Direction: Among the entries below, find the line with "Continue the Blender", then quote it and each following line up to and including the line with "graph.blend(graph.between(along, *SKIRT_RISE), 1.0, SKIRT_LIGHT)", and nothing else.

Exercise inputs:
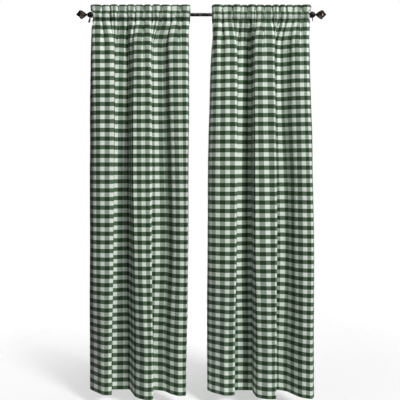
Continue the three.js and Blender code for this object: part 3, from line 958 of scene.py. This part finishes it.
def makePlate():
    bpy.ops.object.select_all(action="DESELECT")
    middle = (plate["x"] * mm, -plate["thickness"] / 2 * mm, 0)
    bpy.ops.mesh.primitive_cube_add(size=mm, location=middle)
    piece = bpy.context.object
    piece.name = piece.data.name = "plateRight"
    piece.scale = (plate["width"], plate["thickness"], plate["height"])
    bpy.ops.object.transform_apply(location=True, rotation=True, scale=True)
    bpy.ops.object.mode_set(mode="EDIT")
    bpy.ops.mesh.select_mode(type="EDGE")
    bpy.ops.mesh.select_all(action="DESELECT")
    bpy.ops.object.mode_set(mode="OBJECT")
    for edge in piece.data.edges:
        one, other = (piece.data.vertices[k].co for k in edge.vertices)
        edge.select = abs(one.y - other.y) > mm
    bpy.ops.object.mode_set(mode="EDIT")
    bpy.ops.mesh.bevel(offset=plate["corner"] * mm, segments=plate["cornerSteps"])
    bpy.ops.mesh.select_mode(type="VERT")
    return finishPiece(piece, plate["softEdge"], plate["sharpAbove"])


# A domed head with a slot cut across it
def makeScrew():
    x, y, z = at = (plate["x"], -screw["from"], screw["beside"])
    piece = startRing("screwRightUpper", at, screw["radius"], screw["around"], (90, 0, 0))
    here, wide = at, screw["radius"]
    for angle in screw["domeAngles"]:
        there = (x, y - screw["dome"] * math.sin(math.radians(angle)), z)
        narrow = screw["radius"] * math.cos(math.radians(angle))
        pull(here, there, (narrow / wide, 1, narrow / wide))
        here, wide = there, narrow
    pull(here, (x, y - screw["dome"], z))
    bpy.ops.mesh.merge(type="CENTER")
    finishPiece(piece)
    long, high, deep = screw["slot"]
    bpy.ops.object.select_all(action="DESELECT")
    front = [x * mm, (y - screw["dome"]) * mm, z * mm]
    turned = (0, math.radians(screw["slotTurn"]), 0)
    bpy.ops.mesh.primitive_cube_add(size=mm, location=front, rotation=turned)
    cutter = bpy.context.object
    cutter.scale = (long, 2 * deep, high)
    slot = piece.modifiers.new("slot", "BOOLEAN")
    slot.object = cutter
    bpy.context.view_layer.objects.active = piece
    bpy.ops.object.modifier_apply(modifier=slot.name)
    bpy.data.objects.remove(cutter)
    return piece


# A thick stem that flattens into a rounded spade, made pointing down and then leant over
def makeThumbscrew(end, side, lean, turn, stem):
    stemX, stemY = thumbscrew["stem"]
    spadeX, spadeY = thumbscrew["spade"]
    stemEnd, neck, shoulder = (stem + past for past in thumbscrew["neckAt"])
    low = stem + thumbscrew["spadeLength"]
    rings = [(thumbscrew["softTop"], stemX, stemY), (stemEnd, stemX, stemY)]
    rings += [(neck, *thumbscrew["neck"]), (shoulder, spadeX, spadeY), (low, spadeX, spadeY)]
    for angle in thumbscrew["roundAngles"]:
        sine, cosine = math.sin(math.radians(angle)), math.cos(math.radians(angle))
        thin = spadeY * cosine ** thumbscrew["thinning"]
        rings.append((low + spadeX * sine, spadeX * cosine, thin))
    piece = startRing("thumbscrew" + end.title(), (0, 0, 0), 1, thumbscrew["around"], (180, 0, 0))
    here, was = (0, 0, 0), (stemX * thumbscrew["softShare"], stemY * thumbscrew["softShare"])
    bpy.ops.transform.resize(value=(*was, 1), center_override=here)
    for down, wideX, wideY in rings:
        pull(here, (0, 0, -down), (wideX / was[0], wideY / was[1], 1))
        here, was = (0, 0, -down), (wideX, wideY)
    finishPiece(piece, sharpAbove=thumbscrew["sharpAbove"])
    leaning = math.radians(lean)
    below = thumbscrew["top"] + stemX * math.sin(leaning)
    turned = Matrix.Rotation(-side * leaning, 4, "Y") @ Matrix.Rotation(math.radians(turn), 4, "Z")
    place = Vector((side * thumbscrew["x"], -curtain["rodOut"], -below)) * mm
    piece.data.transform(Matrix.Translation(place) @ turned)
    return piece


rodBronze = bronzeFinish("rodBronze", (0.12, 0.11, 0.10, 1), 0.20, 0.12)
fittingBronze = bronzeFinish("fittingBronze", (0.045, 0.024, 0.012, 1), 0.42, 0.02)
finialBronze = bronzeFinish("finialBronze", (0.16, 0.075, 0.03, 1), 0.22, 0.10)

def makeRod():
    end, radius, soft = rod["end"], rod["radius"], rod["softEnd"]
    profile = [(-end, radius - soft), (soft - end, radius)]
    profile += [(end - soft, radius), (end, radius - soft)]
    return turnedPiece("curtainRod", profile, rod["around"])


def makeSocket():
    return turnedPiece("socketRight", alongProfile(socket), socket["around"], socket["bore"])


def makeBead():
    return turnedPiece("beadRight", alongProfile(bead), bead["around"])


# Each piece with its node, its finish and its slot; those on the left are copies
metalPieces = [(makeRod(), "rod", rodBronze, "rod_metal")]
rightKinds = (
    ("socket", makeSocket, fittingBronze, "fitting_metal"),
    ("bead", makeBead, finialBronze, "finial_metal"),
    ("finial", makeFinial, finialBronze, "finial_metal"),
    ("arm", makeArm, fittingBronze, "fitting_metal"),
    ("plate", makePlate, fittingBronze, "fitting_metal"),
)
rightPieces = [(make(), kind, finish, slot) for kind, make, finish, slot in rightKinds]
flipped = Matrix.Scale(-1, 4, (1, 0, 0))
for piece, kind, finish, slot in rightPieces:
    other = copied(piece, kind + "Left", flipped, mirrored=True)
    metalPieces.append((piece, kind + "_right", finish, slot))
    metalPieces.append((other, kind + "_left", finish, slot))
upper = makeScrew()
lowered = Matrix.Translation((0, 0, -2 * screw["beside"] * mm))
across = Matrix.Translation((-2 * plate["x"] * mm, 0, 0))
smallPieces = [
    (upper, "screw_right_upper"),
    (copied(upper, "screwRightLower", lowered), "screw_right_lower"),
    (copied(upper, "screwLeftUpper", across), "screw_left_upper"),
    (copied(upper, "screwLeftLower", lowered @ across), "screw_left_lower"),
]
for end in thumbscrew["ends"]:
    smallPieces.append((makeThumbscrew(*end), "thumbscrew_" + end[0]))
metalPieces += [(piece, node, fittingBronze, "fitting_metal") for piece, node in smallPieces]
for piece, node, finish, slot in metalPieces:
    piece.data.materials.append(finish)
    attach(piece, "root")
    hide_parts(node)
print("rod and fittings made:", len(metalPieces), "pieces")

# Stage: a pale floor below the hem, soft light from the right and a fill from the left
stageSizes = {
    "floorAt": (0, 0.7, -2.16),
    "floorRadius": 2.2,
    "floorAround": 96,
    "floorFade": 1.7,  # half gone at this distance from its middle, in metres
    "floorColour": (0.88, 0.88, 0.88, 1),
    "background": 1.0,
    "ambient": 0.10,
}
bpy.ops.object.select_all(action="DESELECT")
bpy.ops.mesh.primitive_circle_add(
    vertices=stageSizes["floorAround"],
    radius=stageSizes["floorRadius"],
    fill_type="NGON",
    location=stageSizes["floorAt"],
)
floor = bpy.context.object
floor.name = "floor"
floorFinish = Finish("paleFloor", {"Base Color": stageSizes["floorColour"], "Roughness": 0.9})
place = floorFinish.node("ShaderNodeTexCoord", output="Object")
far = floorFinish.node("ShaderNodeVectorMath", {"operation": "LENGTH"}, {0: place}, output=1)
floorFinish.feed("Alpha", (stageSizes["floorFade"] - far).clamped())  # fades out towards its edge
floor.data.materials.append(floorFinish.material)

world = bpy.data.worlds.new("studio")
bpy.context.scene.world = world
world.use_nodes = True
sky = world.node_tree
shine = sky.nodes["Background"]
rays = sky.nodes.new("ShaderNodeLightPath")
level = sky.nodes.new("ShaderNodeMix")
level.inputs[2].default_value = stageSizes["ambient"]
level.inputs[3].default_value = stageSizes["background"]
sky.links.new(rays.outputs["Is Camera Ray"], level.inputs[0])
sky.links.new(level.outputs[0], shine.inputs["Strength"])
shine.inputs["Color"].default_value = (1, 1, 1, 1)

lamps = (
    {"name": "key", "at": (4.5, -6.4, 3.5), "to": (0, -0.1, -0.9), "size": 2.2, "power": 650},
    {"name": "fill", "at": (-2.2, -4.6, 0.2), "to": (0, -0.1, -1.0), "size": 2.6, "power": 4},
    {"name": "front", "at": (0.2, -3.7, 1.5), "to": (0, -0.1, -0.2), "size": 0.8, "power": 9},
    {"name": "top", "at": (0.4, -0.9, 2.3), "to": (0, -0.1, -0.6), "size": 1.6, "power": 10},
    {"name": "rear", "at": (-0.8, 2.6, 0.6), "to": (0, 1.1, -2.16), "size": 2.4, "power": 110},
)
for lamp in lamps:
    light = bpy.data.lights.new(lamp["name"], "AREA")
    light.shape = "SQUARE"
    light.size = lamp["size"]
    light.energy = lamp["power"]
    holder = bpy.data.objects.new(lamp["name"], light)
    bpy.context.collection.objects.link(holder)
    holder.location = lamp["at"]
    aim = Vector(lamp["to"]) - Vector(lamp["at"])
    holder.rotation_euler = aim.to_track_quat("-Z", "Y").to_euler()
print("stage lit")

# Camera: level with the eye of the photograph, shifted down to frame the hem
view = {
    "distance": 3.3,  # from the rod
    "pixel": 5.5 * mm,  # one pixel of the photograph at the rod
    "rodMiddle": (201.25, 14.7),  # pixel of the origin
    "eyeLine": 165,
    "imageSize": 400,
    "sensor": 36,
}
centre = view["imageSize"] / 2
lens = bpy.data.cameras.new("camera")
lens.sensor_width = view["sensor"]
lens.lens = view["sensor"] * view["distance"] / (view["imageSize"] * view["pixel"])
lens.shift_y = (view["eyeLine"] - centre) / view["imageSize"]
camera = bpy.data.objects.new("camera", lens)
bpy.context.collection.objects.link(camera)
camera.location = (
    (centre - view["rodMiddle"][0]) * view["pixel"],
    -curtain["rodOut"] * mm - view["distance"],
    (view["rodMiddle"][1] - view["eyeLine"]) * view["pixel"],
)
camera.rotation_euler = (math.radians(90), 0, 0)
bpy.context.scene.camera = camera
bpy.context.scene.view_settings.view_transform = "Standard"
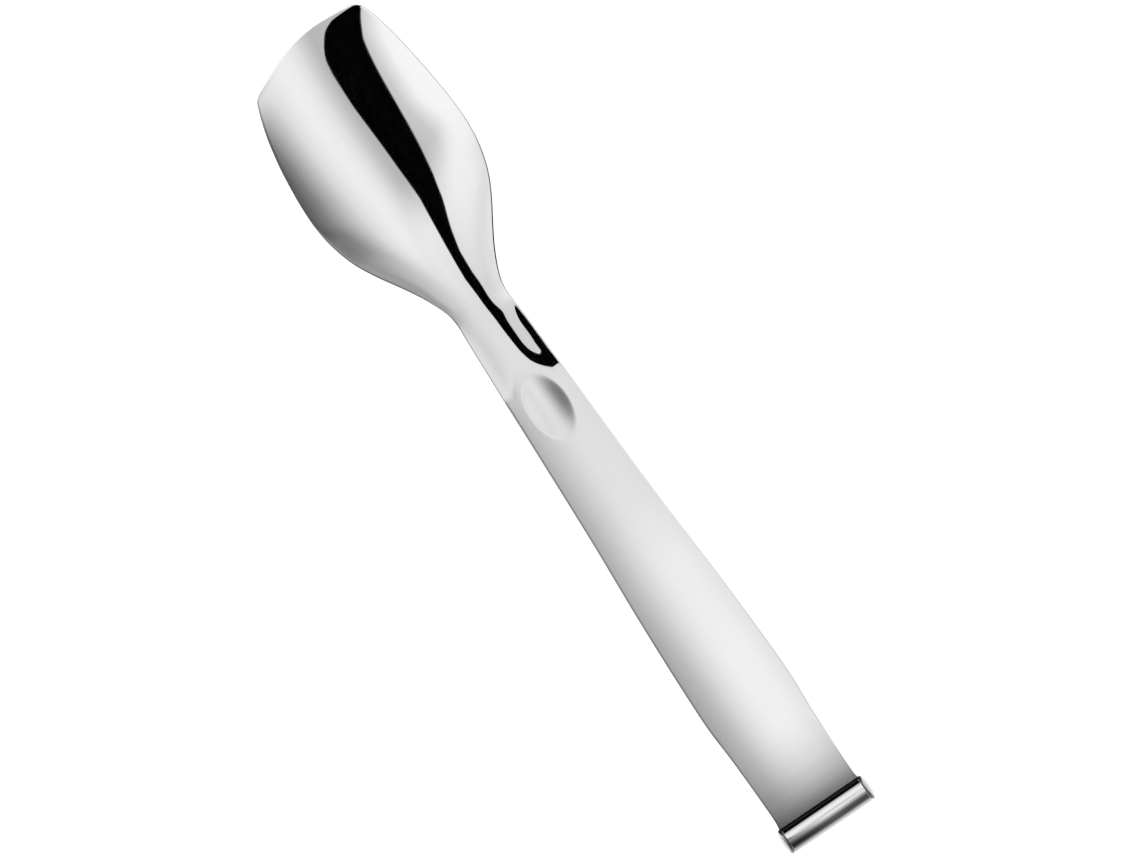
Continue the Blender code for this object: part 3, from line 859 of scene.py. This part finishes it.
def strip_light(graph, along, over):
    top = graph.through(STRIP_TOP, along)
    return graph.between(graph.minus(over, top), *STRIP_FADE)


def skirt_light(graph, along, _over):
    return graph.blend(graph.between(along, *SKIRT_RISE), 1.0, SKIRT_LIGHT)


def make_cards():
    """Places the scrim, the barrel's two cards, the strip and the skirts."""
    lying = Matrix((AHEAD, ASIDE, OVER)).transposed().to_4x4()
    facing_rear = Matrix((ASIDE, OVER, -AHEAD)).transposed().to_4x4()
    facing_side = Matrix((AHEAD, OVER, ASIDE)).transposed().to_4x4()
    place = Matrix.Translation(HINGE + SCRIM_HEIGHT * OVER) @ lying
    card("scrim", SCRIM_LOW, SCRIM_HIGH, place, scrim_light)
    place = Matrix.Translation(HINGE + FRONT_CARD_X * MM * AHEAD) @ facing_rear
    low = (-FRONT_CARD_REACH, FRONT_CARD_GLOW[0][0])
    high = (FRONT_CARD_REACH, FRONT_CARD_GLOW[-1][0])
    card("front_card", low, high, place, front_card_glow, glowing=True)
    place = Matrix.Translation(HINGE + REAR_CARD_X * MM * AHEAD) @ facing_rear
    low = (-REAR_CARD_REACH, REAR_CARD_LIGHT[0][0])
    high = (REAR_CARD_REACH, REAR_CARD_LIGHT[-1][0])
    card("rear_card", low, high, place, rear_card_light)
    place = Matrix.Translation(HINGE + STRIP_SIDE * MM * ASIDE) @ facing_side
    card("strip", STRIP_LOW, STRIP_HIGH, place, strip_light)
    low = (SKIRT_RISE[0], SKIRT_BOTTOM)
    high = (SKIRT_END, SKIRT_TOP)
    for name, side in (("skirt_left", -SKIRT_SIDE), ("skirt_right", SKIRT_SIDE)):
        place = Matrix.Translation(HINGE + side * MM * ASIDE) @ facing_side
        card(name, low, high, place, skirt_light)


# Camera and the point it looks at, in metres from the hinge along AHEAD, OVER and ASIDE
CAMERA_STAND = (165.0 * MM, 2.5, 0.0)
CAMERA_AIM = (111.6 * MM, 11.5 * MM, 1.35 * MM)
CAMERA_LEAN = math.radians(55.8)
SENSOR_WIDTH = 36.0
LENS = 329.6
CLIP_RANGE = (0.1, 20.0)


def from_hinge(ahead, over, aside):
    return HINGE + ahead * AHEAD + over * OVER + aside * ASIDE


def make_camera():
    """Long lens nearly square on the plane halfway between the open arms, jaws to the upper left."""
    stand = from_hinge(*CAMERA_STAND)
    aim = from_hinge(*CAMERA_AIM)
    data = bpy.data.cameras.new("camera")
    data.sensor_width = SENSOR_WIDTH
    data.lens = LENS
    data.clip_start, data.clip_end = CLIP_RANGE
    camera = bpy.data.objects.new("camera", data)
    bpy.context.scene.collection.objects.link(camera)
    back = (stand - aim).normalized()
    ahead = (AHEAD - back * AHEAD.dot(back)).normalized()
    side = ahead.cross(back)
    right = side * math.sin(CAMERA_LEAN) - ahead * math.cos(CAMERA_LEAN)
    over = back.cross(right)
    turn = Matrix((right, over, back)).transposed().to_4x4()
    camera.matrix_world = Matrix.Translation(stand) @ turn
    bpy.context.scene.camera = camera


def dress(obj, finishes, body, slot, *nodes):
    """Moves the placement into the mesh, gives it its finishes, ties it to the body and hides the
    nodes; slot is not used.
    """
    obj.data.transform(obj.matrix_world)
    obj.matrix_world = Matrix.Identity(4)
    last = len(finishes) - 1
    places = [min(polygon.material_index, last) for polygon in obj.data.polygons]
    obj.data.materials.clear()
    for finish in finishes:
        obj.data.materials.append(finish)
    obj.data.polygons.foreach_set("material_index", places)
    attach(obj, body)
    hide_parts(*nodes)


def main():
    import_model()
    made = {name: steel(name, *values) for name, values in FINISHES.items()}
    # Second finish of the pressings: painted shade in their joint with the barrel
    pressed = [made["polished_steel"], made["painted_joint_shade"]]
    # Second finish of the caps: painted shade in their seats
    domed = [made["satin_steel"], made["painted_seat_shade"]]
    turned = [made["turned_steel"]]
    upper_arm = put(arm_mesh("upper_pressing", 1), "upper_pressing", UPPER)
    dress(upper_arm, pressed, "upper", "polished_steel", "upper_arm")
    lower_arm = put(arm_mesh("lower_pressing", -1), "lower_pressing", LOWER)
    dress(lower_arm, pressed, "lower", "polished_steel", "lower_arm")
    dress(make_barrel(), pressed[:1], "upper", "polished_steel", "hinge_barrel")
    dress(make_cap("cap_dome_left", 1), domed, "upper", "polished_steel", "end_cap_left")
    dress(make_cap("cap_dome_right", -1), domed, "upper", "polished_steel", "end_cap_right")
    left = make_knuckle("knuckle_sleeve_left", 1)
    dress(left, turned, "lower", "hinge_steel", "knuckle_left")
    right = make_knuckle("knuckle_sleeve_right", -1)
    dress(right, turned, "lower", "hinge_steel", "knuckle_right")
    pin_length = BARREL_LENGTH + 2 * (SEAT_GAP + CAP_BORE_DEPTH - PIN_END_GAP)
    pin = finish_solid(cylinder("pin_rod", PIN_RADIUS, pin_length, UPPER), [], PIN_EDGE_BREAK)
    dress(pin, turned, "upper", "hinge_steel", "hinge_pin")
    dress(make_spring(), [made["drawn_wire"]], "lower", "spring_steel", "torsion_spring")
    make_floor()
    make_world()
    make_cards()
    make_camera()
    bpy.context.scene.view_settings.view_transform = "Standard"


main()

Response for this exercise:
Continue the Blender code for this object: part 3, from line 859 of scene.py. This part finishes it.
def strip_light(graph, along, over):
    top = graph.through(STRIP_TOP, along)
    return graph.between(graph.minus(over, top), *STRIP_FADE)


def skirt_light(graph, along, _over):
    return graph.blend(graph.between(along, *SKIRT_RISE), 1.0, SKIRT_LIGHT)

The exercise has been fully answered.